The biggest, of course, is all the family time I missed when I was completely out of commission for ~six weeks.
The other thing is all the singing and performing I’ve had to give up because I lost my voice when I got Valley Fever.
I’m a new barber-shopper (four part harmony) and I joined a fabulous women’s show chorus last fall. It’s a great group of ladies and my good friend from community theater joined right before I did. In fact, she is the reason I joined! I had so much fun attending the weekly rehearsals, carpooling with my friend. When I got sick, we still had three of our seven performances coming up. I thought I’d miss one. Then it turned into two. And then the third. I’ve missed so many practices I can’t even count. Many of our members are snowbirds and left for their homes in other parts of the country and I didn’t get to say good-bye to them! And I miss all the ladies in our group. Belonging to this group was the first thing I’ve truly done on my own (as in, without anyone else from my family) in my entire adult life, pretty much!
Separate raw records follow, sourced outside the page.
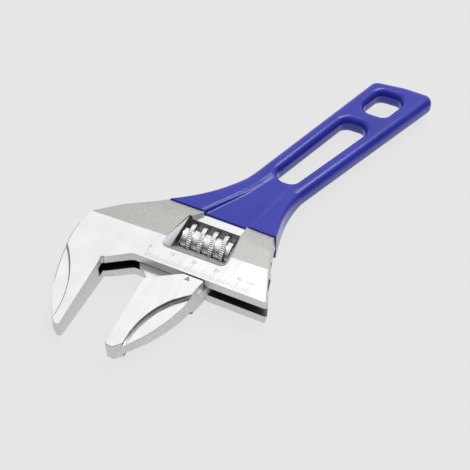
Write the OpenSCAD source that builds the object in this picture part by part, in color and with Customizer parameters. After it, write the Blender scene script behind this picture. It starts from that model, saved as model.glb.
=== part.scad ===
// Adjustable wrench with slim jaws, a dipped openwork handle and an engraved jaw scale.
// X is the way the movable jaw opens, Y runs from the jaw tips towards the handle, Z is up.
// The origin is on the underside, where the fixed jaw's gripping plane meets the lip line.

/* [Jaws] */
// Gap between the gripping faces as stored
jaw_gap = 20.7; // [1:0.1:45]
// How far the jaw tips reach in front of the lip
jaw_reach = 42; // [38:0.5:44]
// Thickness of both jaws at the tips
tip_t = 8.6; // [8:0.1:11]
// Depth of the hollow ground into the outer side of each jaw
relief_d = 2.1; // [0.5:0.1:2.4]

/* [Head] */
// Thickness of the head
head_t = 14.4; // [14.2:0.1:15]
// Height of the keyway between the two lips
keyway_h = 5.1; // [4.5:0.1:5.5]
// Diameter of the bore that the jaw's round bar slides in
bar_bore_d = 9.4; // [9.2:0.1:9.4]
// Distance from the lip line to the middle of that bore
bar_y = 10.6; // [10.55:0.05:10.65]

/* [Worm] */
// Outer diameter of the worm
worm_d = 14.2; // [13.6:0.1:14.2]
// Diameter at the bottom of the worm's thread
root_d = 10.8; // [10.4:0.1:10.8]
// Distance from one turn of the thread to the next
pitch = 5; // [4.9:0.05:5.1]
// Length of the worm
worm_len = 21.6; // [20:0.1:22]
// Distance from the lip line to the worm's axis
worm_y = 20.8; // [20.75:0.05:20.85]
// Diameter of the pin that the worm turns on
pin_d = 3.5; // [3:0.1:3.8]

/* [Handle] */
// Thickness of the dipped handle
handle_t = 9.2; // [8:0.1:11]
// Thickness of the dipped coating
coat_t = 0.8; // [0.5:0.1:1]
// Where the coating starts, measured from the lip line
dip_y = 32.3; // [31:0.1:36]

/* [Hidden] */
$fn = 64;

mid = head_t / 2;            // every piece is symmetric about this height
big = 200;                   // larger than any cut needs to be
sliver = 0.01;               // lets a cut pass a face cleanly

// Clearances of the moving fits
bar_gap = 0.08;              // radial, jaw bar in its bore
web_gap = 0.1;               // each side, jaw web in the keyway
pin_gap = 0.05;              // radial, worm on its pin
mesh_gap = 0.3;              // worm thread to rack groove

// Jaw shape
jaw_slope = atan((mid - tip_t / 2) / jaw_reach);
rear_t = 13.6;               // movable jaw where it slides along the lips
draft = 1.3;                 // how far the forged sides lean in over half the thickness
throat_y = -7.2;             // where the angled step meets the fixed jaw
step_end = 10.9;             // where the angled step meets the lip line

// Worm window
window_x0 = 22.8;
window_x1 = 46.7;
window_y0 = 10.2;
window_y1 = 28.1;
worm_x0 = window_x0 + 1.2;
worm_x1 = worm_x0 + worm_len;
mesh_x = 28.6;               // a thread crest stands here on the side that meets the rack
crest_w = 1.7;               // width of the thread at its crest
flank = 15;                  // slope of the thread's sides from square
helix = atan(pitch / (PI * (worm_d + root_d) / 2));

rim_d = 1.1;                 // depth of the dished rim round the window

// Spring seat in the worm's end
seat_d = 6.2;
seat_depth = 8.5;
wire_d = 0.6;
coil_r = 2.45;
coils = 6;

// Movable jaw's bar and web, measured from its gripping face
bar_r = bar_bore_d / 2 - bar_gap;
bar_x0 = -6.9;
bar_x1 = 33;

// Handle
core_t = handle_t - 2 * coat_t;
neck_y0 = 23.5;              // the neck starts to thin here
neck_y1 = 60;                // and reaches the handle's thickness here
floor_z0 = 12;               // height of the channel's floor at the worm window
floor_fall = 2.6;            // slope of that floor towards the slot

// ---- Outlines: corners are [x, y, radius], anticlockwise round the shape ----

// Sides of the head and of the fixed jaw at mid height, carried on past the front
head_corners = [
    [0.4, -46, 0], [88.6, -46, 0], [61.4, 26.8, 16], [60, 36, 0], [58.6, 44, 0],
    [24, 44, 0], [5, 29.4, 60], [-5.6, 22.6, 30], [-16.6, 13.2, 5], [-18.5, 2, 24],
    [-16.2, -24.9, 71.5]
];

// Gripping face, throat and lip line
front_corners = [
    [-40, -41.6, 0], [0, -41.6, 0.6], [0, throat_y, 0], [step_end, 0, 4], [71.4, 0, 1.8],
    [69, 12, 0], [90, 60, 0], [-40, 60, 0]
];

grip_corners = [
    [7.6, 30.3, 0], [60.8, 30.3, 0], [57, 52, 40], [93.6, 141.4, 4], [78, 141.9, 40],
    [62.9, 139.9, 4.5], [28.6, 44, 74]
];

slot_corners = [
    [43.8, 64.9, 4.2], [54.3, 64.9, 4.2], [73.2, 110.5, 4.2], [60, 110.5, 4.2]
];

hang_corners = [
    [63.1, 119.2, 4], [75.9, 119.2, 4], [81.6, 133.9, 4], [68.2, 133.6, 4]
];

channel_corners = [
    [22.8, 25, 0], [46.7, 25, 0], [47.2, 32.2, 0], [48.8, 36, 0], [54, 58.2, 0], [55.6, 66, 0],
    [43.8, 66, 0], [37.2, 51.2, 0], [28.3, 35.5, 0], [27.3, 32.2, 0], [24, 28.1, 0], [22.8, 26, 0]
];

window_corners = [
    [window_x0, window_y0, 0], [window_x1, window_y0, 0], [window_x1, window_y1, 0],
    [window_x0, window_y1, 0]
];

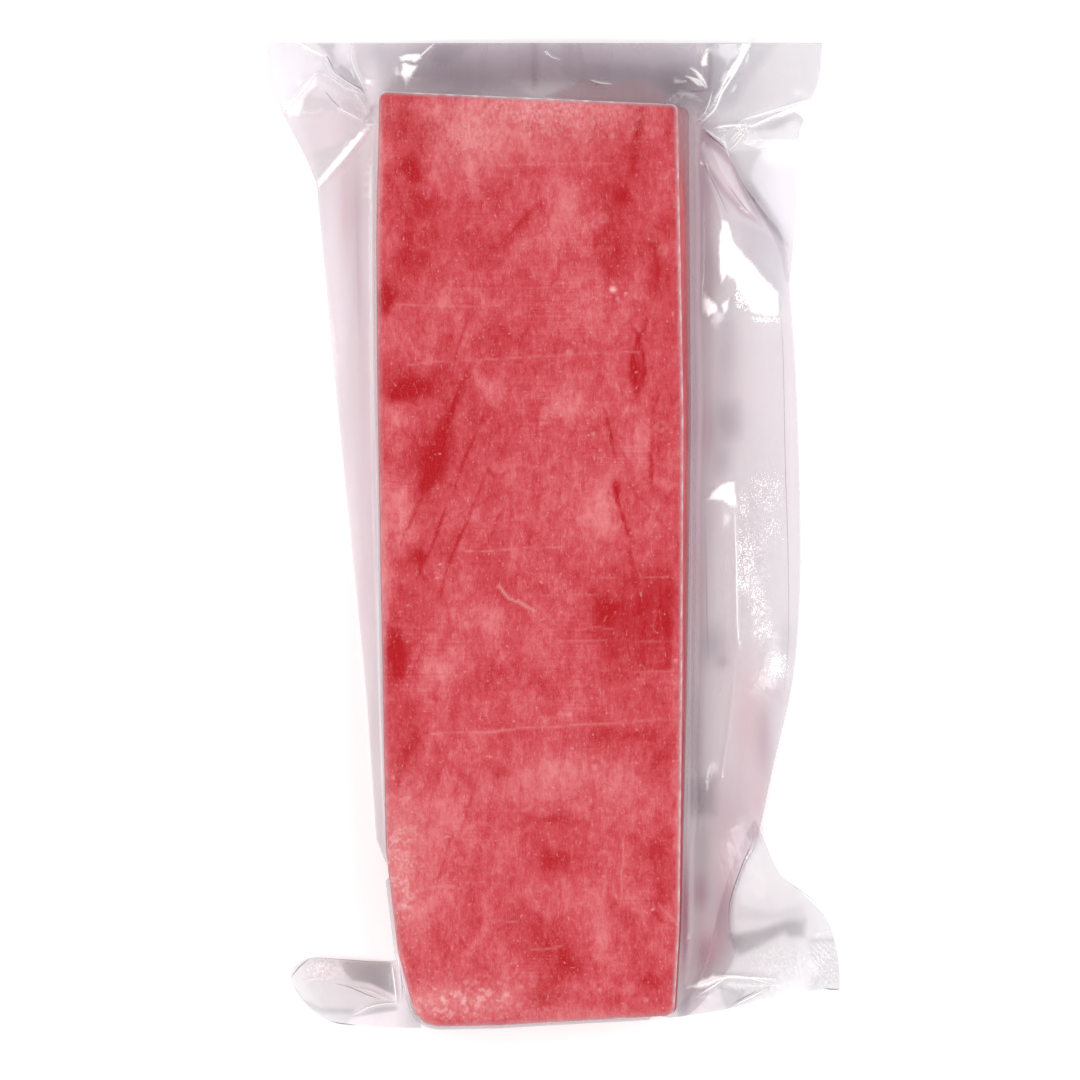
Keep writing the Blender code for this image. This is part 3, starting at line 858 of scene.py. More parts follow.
def from_line(px, py, points):
    """How far photo pixels are from a line through points, and how far along it, from 0 to 1."""
    distance = np.full(px.shape, np.inf)
    along = np.zeros(px.shape)
    pieces = len(points) - 1
    for index, ((ax, ay), (bx, by)) in enumerate(zip(points, points[1:])):
        length = math.hypot(bx - ax, by - ay)
        share = np.clip(((px - ax) * (bx - ax) + (py - ay) * (by - ay)) / length**2, 0, 1)
        apart = np.hypot(px - ax - share * (bx - ax), py - ay - share * (by - ay))
        nearer = apart < distance
        distance = np.where(nearer, apart, distance)
        along = np.where(nearer, (index + share) / pieces, along)
    return distance, along


def smooth_curve(controls, steps=24):
    """A Catmull-Rom curve through the control points, ends included, as an array."""
    p = np.array(controls, float)
    p = np.vstack([2 * p[0] - p[1], p, 2 * p[-1] - p[-2]])
    t = (np.arange(steps) / steps)[:, None]
    pieces = []
    for a, b, c, d in zip(p, p[1:], p[2:], p[3:]):
        curved = (2 * a - 5 * b + 4 * c - d) * t**2 / 2 + (3 * b - a - 3 * c + d) * t**3 / 2
        pieces.append(b + (c - a) * t / 2 + curved)
    return np.vstack([*pieces, p[-2:-1]])


def lengths_along(points):
    """Distance from the first point to each point, along the line through them."""
    return np.concatenate([[0.0], np.cumsum(np.linalg.norm(np.diff(points, axis=0), axis=1))])


def at_shares(points, shares):
    """Points at these shares of the line's length."""
    lengths = lengths_along(points)
    wanted = np.asarray(shares) * lengths[-1]
    return np.stack([np.interp(wanted, lengths, points[:, axis]) for axis in (0, 1)], axis=1)


def outward(outline):
    """Unit normals of an anticlockwise closed outline."""
    along = np.roll(outline, -1, axis=0) - np.roll(outline, 1, axis=0)
    normals = np.stack([along[:, 1], -along[:, 0]], axis=1)
    return normals / np.linalg.norm(normals, axis=1)[:, None]


def rounded_outline(corners):
    """A closed outline whose corners are arcs, with the same number of points at each corner."""
    points = []
    for index, (x, y, radius) in enumerate(corners):
        corner = Vector((x, y))
        before = (Vector(corners[index - 1][:2]) - corner).normalized()
        after = (Vector(corners[(index + 1) % len(corners)][:2]) - corner).normalized()
        half_angle = before.angle(after) / 2
        centre = corner + (before + after).normalized() * radius / math.sin(half_angle)
        spoke = corner + before * radius / math.tan(half_angle) - centre
        turn = math.pi - 2 * half_angle
        for step in range(CORNER_STEPS):
            angle = turn * step / (CORNER_STEPS - 1)
            cosine, sine = math.cos(angle), math.sin(angle)
            turned = (spoke.x * cosine - spoke.y * sine, spoke.x * sine + spoke.y * cosine)
            points.append((centre.x + turned[0], centre.y + turned[1]))
    return np.array(points)


def new_piece(name, bm, node, material, smooth_angle=None):
    """The bmesh, in millimetres, as a piece in metres that rides on the pack."""
    bmesh.ops.scale(bm, vec=(MM, MM, MM), verts=bm.verts)
    mesh = bpy.data.meshes.new(name)
    bm.to_mesh(mesh)
    bm.free()
    mesh.shade_smooth()
    if smooth_angle:
        mesh.set_sharp_from_angle(angle=smooth_angle)
    mesh.materials.append(material)
    piece = bpy.data.objects.new(name, mesh)
    bpy.context.scene.collection.objects.link(piece)
    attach(piece, "root")
    if node:
        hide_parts(node)
    return piece


def vertex_places(mesh):
    """The mesh's vertices in millimetres."""
    places = np.empty(len(mesh.vertices) * 3, np.float32)
    mesh.vertices.foreach_get("co", places)
    return places.reshape(-1, 3).astype(float) / MM


def set_values(mesh, name, values):
    """A named number for each vertex, for the material to read."""
    layer = mesh.attributes.new(name, "FLOAT", "POINT")
    layer.data.foreach_set("value", np.asarray(values, np.float32))


def set_colours(mesh, name, colours):
    """A named colour for each vertex, for the material to read."""
    layer = mesh.attributes.new(name, "FLOAT_COLOR", "POINT")
    filled = np.ones((len(colours), 4), np.float32)
    filled[:, :3] = colours
    layer.data.foreach_set("color", filled.ravel())


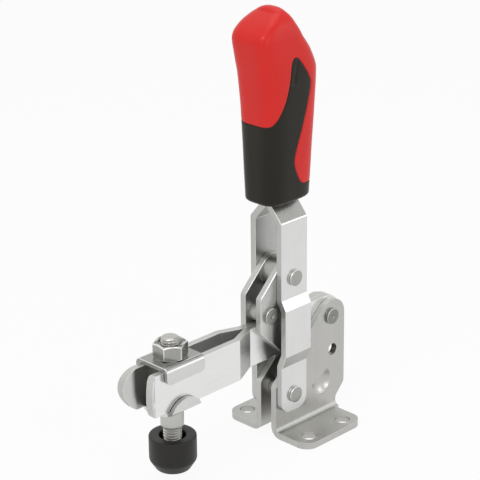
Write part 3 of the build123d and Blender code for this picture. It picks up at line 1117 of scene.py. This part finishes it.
@dataclass
class ClampScrew:
    """The clamping screw with its nut, washers, collar and rubber cap, in millimetres."""

    shop: Workshop
    thread: ScrewThread = field(default_factory=ScrewThread)
    segments: int = 72
    rows_per_pitch: int = 14
    last_gap: float = 0.01
    head_radius: float = 6.5
    head_bottom: float = 11.0
    head_top: float = 16.0
    head_edge: float = 0.5
    dome: float = 1.4
    dome_rise: float = 0.12
    across_flats: float = 13.0
    nut_turn: float = math.radians(25.6)
    nut_countersink: float = 0.9
    nut_face_inset: float = 0.15
    nut_chamfer_depth: float = 0.9
    nut_chamfer_rows: int = 16
    nut_side_start: float = 1.1
    nut_side_rows: int = 4
    nut_thread_rows: int = 64
    nut_segments: int = 216
    nut_play: float = 0.03
    bore_play: float = 0.05
    polish_highlight_width: float = 0.22
    collar_edge: float = 0.5
    cap_foot: float = 7.3
    cap_shoulder: float = 10.6
    cap_lip: float = 0.9
    cap_lip_drop: float = 0.1
    cap_mouth: float = 5.7
    cap_edge: float = 0.8
    cap_edge_steps: int = 6
    cap_segments: int = 96
    cap_play: float = 0.02
    washer_edge: float = 0.25

    def axis(self) -> Pair:
        """The x and y of the screw's axis."""
        low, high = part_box("screw_collar")
        return (low.x + high.x) / 2 / MM, 0.0

    def level(self, node: str) -> Pair:
        """The lowest and highest z of a node."""
        low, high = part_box(node)
        return low.z / MM, high.z / MM

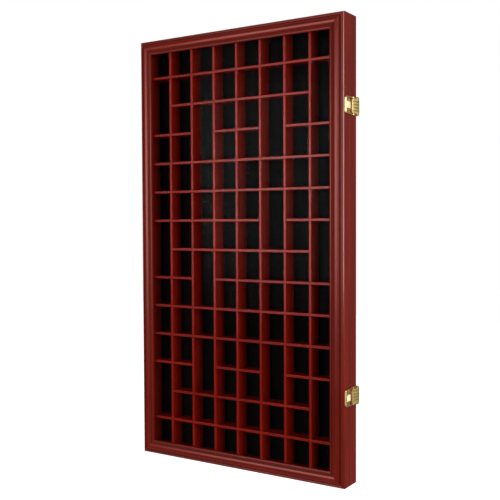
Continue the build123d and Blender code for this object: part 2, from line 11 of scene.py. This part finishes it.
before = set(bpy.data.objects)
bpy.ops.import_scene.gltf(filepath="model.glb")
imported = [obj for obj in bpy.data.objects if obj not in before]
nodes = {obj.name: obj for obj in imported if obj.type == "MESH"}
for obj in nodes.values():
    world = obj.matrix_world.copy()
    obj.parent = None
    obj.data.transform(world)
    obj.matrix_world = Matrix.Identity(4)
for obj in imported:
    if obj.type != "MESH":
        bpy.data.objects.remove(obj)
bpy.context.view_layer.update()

# ---- places that the finishes follow -----------------------------------------------------------
half_width = 0.1808
half_height = 0.3308
middle_z = -0.2934
front_arris = -0.0393  # depth of the door's outer front edge
latch_height = 0.2035  # of each latch above or below the middle of the case

# Gathered stain and painted shade in the moulding's quirks: distances in from the outer edge, as
# (start, end).
moulding_quirks = ((0.0053, 0.0070), (0.0164, 0.0184))
quirk_front = (0.0035, 0.0015)  # back from the front arris: where it fades out, where it is full

# The film of lacquer on the upright arris: where it fades out and where it is full.
film_side = (0.0016, 0.0012)  # in from the case's side
film_front = (0.0007, 0.0003)  # back from the front arris
film_lean = 0.35  # how far its surface leans out, against its distance from the side

# The latches' brass, by height from a latch's middle.
# The lever's grooves are darkened with tarnish and painted shade of the ribs.
thumb_grooves = (0.00215, 0.00645)
groove_edge = (0.0014, 0.0005)  # from a groove's middle: where the tarnish and painted shade fade out, where they are full
block_half = 0.0048
block_face = (0.0014, 0.0018)  # out from the case's side: where the painted highlight starts, where it is full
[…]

Then there’s community theater. My three oldest children and I had the privelege of performing in Oliver! last summer. I’ve been itching to do another musical ever since. Our community theater’s spring musical was canceled, so I was desperately looking forward to auditioning for The Wiz, which is the summer musical. I did everything I could for my voice (gargles, lemon, salt water, broth, honey, allergy pills of all kinds, home remedies, herbal sprays, rest, trying to work it, etc.) but as days turned into weeks and auditions approached, I was cautiously optimistic but I also had to make myself face reality. I even scheduled an audition, just in case. But I pulled out the night of because I could barely sing (and only in my lower register) and I had to be honest with myself that I was just too fatigued to commit to such a big production with as much challenging dancing as there will be. If I’d been cast, I may have had to drop out.
My kids are in the play and they’re having a ball. My oldest daughter is teaching me the dances just for fun. I think I made the right choice…I know I wouldn’t have the stamina for these rehearsals and that it’s best for me to stay home and rest. I just miss being part of a production and the friendships that are made between cast members and other parents.